Es gibt aber auch Menschen die sind vom Gegenteil überzeugt. Ihre Devise, um glücklich zu werden, heißt: „Mehr ist mehr“. Sie gehen in die Vollen, kaufen immer ein bisschen mehr ein als nötig. Oder sie tunen ihre Autos mit allerlei Schnickschnack, den es nicht unbedingt braucht, der in ihren Augen aber dem Auto und dem Leben erst die richtige Würze verleiht.

Weniger oder mehr – da geht es nicht nur darum, was mir besser gefällt oder was ich mir leisten kann.  Es geht um unterschiedliche Lebenseinstellungen oder spirituelle Haltungen. Bei „weniger ist mehr“ könnte es der Wunsch sein, sich frei zu machen von materiellen Dingen, sich nicht ablenken zu lassen. Oder sich bewusst machen, dass alles vergänglich ist: Ich komme von Gott, auf der Erde bin ich nur auf Durchreise, und das Ziel ist wieder Gott. Was soll ich mich da mit unnötigem Reisegepäck rumschlagen? Viele Ordensleute leben nach diesem Konzept, weil sie der Meinung sind, Gott leichter finden zu können, wenn ihn nicht so vieles verdecken kann.

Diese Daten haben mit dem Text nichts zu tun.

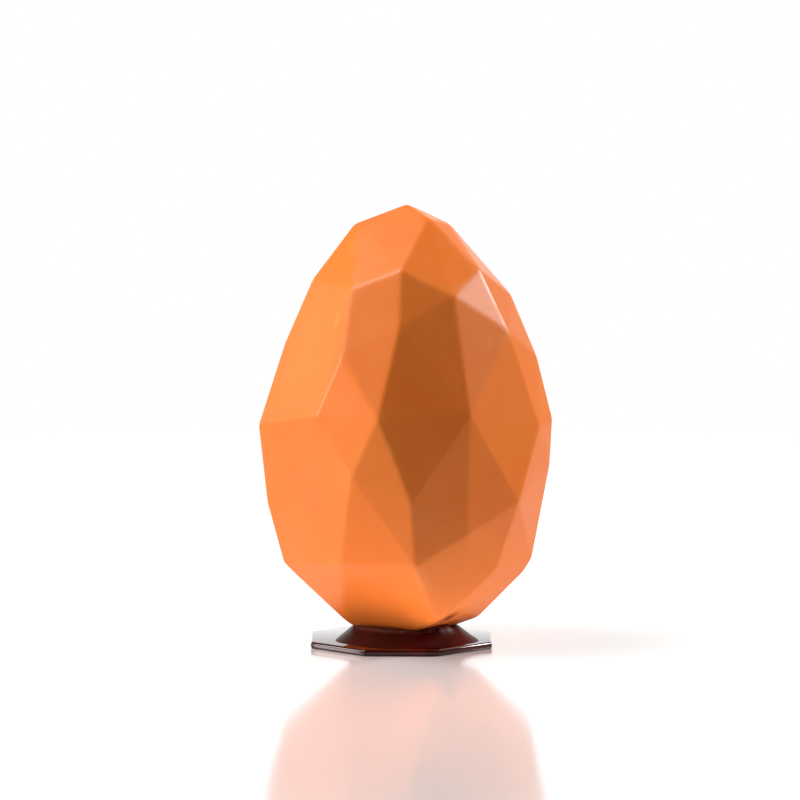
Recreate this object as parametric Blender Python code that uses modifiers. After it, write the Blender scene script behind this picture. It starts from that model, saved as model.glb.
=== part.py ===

Auch die andere Haltung, das „mehr ist mehr“, kann spirituell überzeugen. Schon die Propheten haben das Paradies gerne mit einem Festmahl verglichen, mit den leckersten Speisen und den erlesensten Weinen – wie es in der Bibel heißt. Und vielleicht sind Luxus und Überfluss ein Hinweis darauf, wie es später mal im Paradies aussehen könnte: an nichts wird es fehlen. Ist es nicht großartig, das schon hier auf der Erde manchmal spüren zu können?

Im Advent begegnen mir beide Haltungen. Einerseits gibt es viele Leckereien, Kerzenlicht und schöne Musik. Andererseits soll der Advent eine Zeit sein, um sich auf das Kommen Jesu zu fokussieren. Eine Zeit, um nicht nur auf Äußerlichkeiten zu schauen, sondern nach innen und aufs Herz zu hören.

Eines haben diese beiden Lebensweisen gemeinsam. Es geht darum, das Glück zu suchen. Die einen finden es im „weniger“, die anderen im „mehr“. Die einen meinen, das Glück schon gefunden zu haben, andere verlieren es gerade und werden bitter enttäuscht. Wieder andere bleiben ein Leben lang auf der Suche. Und vielen hilft es, vom Glück zu träumen, aufs Glück zu hoffen oder ans Glück zu glauben.